Think about the parallels:
- The Dry Wood: Isaiah describes the Messiah as a “root out of a dry ground” (Isaiah 53:2). Jesus had no earthly beauty or royal army. He looked like a “dead stick” to the Roman world—a carpenter from Nazareth.
- Cut Off: Just as the staff was severed from the tree, Jesus was “cut off out of the land of the living” (Isaiah 53:8). He died.
- The Tomb: The staff was laid in the dark, silent Holy of Holies. Jesus was laid in the dark, silent tomb.
- The Life: On the third day, Jesus didn’t just come back; He brought forth Fruit.
The Better Priesthood 👑
The book of Hebrews makes the ultimate connection. The Levitical priests (Aaron’s line) eventually died. Their staffs rotted.
But Jesus holds the priesthood not by a law or a lineage, but “after the power of an endless life” (Hebrews 7:16).
Aaron’s rod bloomed to prove he was the temporary high priest. Jesus rose from the dead to prove He is the Eternal High Priest. His resurrection is the “almond blossom” of history—the firstfruits of those who sleep (1 Corinthians 15:20).
For deeper insight into Christ’s divine nature, read 5 Bold Biblical Claims That Prove Jesus Is Truly God.
Part IV: 3 Common Misconceptions About Aaron’s Rod 💡
Misconception 1: It was a magic wand.
- Correction: The power was not in the stick. The staff was just a piece of wood. The power was in the Presence of God. When we treat objects as sources of power (relics, crystals, icons), we commit idolatry. The staff was a sign, not a source.
Misconception 2: Aaron was chosen because he was holy.
- Correction: Aaron was a flawed man. This is the same Aaron who built the Golden Calf (Exodus 32)! God didn’t choose Aaron because of his moral perfection; He chose him by Grace. The budding staff was a defense of God’s sovereign choice, not Aaron’s personal merit.
Misconception 3: The staff stayed blooming forever.
- Correction: While the staff was preserved for centuries inside the Ark, it eventually vanished. By the time of the destruction of Solomon’s Temple (586 BC), the Ark and its contents were lost. This signifies that the Levitical priesthood was temporary. The only thing that lasts forever is the priesthood of Jesus.
Conclusion: Life Out of Your Dead Situations 🌟
Why did the staff bloom? To prove that God brings life where man sees only death.
Maybe you feel like a “dry rod” today.
- You feel cut off from your source.
- You feel dried up, brittle, and useless.
- You think your season of fruitfulness is over.

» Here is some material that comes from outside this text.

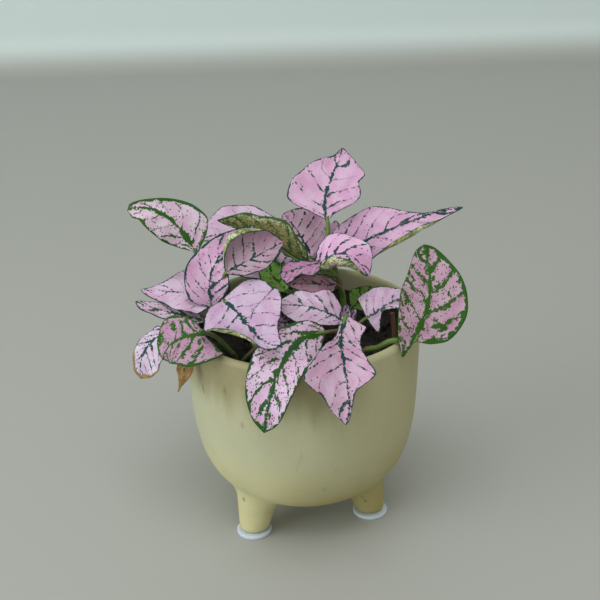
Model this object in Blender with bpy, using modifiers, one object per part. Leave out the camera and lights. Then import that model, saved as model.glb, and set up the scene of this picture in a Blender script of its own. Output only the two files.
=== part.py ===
import math

import bmesh
import bpy
import numpy as np

# Lengths are millimetres here and metres in the scene. Z is up, the table is at z 0.
MM = 0.001

# The axis of the pot stands a little off the origin, so that the whole plant is
# centred over it.
AXIS_X = 1.9
AXIS_Y = 3.5

# Pot: outer outline (radius, height), from the lip down to the middle of the bottom
POT_OUTER = [(49.0, 95.5), (50.3, 94.7), (50.8, 93.0), (50.4, 88.0), (49.9, 78.0), (49.4, 67.0),
             (48.8, 56.5), (47.6, 46.0), (45.3, 36.0), (41.2, 27.5), (34.0, 20.3), (24.0, 14.8),
             (12.0, 11.4), (0.0, 10.4)]
# Pot: inner outline, from the lip down
POT_INNER = [(48.4, 96.5), (47.7, 95.2), (47.2, 93.8), (46.9, 90.0), (46.5, 82.0), (44.8, 54.0),
             (42.6, 42.0), (38.4, 32.5), (30.0, 24.2), (16.0, 18.0), (0.0, 15.8)]
POT_STEPS = 48

# Feet: outline (radius, height), then for each foot its name, how far its tip is from
# the axis and its bearing from the front, turned towards the right
FOOT_OUTLINE = [(0.0, 2.1), (4.6, 2.1), (5.9, 2.7), (6.7, 4.0), (7.3, 7.0), (8.0, 11.0), (9.2, 15.0),
                (11.2, 19.0), (13.5, 24.0), (13.5, 27.0), (0.0, 27.0)]
FOOT_STEPS = 16
FOOT_LEAN = 0.22
FEET = [("left", 32.0, -48.0), ("right", 29.5, 72.0), ("back", 31.0, 192.0)]
PAD_RADIUS = 7.6
PAD_THICK = 1.8
PAD_STEPS = 24

# Soil: level, height of the low mound in its middle, gap to the pot
SOIL_LEVEL = 87.0
SOIL_MOUND = 1.2
SOIL_GAP = 0.3
STEM_GAP = 0.3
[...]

The world says, “Throw the stick in the fire.” God says, “Lay the stick before My Presence.”
Aaron’s rod tells you that one night in God’s presence can change everything. You don’t need to try harder to squeeze out fruit. You just need to abide in the Holy of Holies.
God specializes in taking dead things—dead dreams, dead wombs (Sarah), dead marriages, dead Saviors—and making them bloom.
Reflection: What “dead stick” in your life do you need to stop striving over and simply lay before the Ark of God today?